Integrating equity into employment

By Faith Layden Faith Layden on February 28, 2019

This blog is one of four published in early 2019 about the NCCDH’s initiative to become intentionally anti-racist. Each post offers a staff member’s reflection on their experiences of race, racism and/or our organizational initiative. This blog focuses specifically on the NCCDH’s efforts to integrate a racial equity perspective and practice in our human resource practices. (Click here to see earlier blogs in this series.)

 

By Faith Layden, Program Manager, and Connie Clement, Scientific Director


 

As program manager with lead on Human Resources (Faith) and scientific director (Connie), we oversee the NCCDH’s human resources practices, within the policies of our host university, St. Francis Xavier University. We are both white women of significant privilege. As part of the NCCDH’s commitment to become anti-racist, the NCCDH is working towards strengthened employment equity being woven into each step of hiring.

In order to truly be able to conduct equity-focused knowledge translation for public health, our staff need knowledge, skill and understanding of racial equity, along with knowledge of other inequity factors, and must engrain an intersectional understanding of power and privilege. Recent hiring of four staff and a contractor have provided an opportunity to improve our recruitment, assessment and selection of staff who bring these attributes and thus can reach full job competence faster.  
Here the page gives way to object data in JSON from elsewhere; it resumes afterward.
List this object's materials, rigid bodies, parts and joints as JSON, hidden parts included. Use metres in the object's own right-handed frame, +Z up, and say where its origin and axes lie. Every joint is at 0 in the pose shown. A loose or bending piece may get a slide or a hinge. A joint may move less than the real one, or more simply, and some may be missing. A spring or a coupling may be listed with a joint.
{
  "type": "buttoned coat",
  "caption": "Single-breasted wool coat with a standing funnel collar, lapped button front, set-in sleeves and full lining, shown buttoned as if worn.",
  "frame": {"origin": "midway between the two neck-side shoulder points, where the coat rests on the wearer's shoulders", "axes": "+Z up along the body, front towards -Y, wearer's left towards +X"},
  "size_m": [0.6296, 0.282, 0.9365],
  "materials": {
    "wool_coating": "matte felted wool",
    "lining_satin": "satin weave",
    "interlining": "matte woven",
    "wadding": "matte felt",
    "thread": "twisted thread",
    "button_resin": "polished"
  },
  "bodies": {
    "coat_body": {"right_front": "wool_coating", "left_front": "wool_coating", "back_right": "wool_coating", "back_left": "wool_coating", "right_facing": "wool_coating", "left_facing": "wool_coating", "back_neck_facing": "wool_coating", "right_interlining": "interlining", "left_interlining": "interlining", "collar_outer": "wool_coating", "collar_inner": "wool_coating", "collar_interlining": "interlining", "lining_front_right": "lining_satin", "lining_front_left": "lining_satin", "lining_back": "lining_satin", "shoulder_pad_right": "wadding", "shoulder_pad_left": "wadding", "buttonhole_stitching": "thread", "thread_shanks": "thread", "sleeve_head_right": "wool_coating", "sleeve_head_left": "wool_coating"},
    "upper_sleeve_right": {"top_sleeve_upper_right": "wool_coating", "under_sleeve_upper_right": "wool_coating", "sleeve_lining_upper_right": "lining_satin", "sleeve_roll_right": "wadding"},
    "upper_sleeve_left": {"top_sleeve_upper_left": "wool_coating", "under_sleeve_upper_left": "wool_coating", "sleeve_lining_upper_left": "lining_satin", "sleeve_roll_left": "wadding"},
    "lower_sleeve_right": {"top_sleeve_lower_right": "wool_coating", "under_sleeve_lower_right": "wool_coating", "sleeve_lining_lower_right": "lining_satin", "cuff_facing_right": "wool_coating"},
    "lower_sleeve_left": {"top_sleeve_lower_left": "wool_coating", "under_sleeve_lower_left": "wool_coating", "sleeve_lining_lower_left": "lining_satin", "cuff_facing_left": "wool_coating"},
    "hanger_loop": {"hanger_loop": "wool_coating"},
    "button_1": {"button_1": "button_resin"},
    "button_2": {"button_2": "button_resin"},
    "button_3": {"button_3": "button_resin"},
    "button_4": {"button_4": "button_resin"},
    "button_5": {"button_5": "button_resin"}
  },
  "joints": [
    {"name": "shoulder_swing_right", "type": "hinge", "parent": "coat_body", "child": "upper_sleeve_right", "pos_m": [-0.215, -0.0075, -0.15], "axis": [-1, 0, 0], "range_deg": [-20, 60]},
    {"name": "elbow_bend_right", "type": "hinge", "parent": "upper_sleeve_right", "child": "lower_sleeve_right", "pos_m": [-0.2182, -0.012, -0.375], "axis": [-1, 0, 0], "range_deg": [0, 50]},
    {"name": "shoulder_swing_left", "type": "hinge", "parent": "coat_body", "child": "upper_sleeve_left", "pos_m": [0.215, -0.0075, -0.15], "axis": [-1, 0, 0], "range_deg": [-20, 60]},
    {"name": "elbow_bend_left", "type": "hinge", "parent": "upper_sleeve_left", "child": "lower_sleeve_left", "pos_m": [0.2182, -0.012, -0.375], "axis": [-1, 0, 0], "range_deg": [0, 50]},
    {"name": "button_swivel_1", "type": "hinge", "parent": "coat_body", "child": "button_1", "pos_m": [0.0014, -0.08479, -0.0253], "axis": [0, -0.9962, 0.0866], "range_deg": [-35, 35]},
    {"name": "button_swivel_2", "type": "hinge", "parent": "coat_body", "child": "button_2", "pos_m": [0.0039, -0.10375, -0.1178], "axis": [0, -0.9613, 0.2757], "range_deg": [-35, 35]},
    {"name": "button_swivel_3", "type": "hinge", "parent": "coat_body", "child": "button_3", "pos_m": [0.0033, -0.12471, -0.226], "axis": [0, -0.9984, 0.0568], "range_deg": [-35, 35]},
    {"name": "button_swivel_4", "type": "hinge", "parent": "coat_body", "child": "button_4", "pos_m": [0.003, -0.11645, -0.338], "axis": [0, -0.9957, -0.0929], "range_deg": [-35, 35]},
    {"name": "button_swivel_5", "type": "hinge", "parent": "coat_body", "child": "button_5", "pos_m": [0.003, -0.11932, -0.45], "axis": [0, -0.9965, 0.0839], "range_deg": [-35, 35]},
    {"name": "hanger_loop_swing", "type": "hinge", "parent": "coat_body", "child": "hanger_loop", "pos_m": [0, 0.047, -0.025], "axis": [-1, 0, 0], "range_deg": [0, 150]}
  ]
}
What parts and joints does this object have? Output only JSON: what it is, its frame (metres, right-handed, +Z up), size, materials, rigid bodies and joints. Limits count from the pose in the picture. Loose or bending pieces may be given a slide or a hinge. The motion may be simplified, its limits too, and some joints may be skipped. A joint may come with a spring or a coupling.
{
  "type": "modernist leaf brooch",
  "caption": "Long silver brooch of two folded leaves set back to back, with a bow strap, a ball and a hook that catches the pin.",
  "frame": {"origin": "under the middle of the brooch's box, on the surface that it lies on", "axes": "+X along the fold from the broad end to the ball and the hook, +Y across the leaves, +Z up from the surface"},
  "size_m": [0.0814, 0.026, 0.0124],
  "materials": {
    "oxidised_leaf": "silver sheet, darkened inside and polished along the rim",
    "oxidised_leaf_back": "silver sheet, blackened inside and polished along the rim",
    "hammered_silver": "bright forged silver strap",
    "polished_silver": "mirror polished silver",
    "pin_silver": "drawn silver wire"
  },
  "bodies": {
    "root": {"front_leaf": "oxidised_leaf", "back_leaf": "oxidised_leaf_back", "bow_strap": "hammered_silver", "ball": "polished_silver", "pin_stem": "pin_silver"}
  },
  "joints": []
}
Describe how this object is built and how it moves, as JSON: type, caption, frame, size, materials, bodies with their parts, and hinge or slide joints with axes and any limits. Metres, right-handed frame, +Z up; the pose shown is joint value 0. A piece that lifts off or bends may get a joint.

Below, we outline the steps taken to promote racial equity at various stages of the NCCDH hiring process.

Posting jobs

We modified our most recent job calls to specifically name knowledge and/or understanding of anti-racism / anti-oppression practices as a qualification alongside commitment to equity:

Demonstrated expertise regarding determinants of health and health equity; public health; knowledge translation; change management and communications. Passion for and demonstrated commitment to equity, social justice and anti-racist / anti-oppression practices. (New text is in italics.)

For our most recent job opening (October 2018), we negotiated permission with our university’s human resources team to integrate a more active diversity recruitment goal that read: 

As part of its commitment to diversity and being anti-racist, the NCCDH actively seeks applications from individuals within equity-seeking populations (e.g., Indigenous persons, people of colour, women, persons with disabilities, LGBTQ-identified individuals).

 

Promotion

As we sought candidates for a new scientific director in fall/winter 2018, we struck a succession planning workgroup comprising current staff and public health peers from across the country. The workgroup intentionally included male-/female-identified members, an Indigenous member, Francophone/Anglophone members and members with varied disciplinary training, all working in different provinces and job types.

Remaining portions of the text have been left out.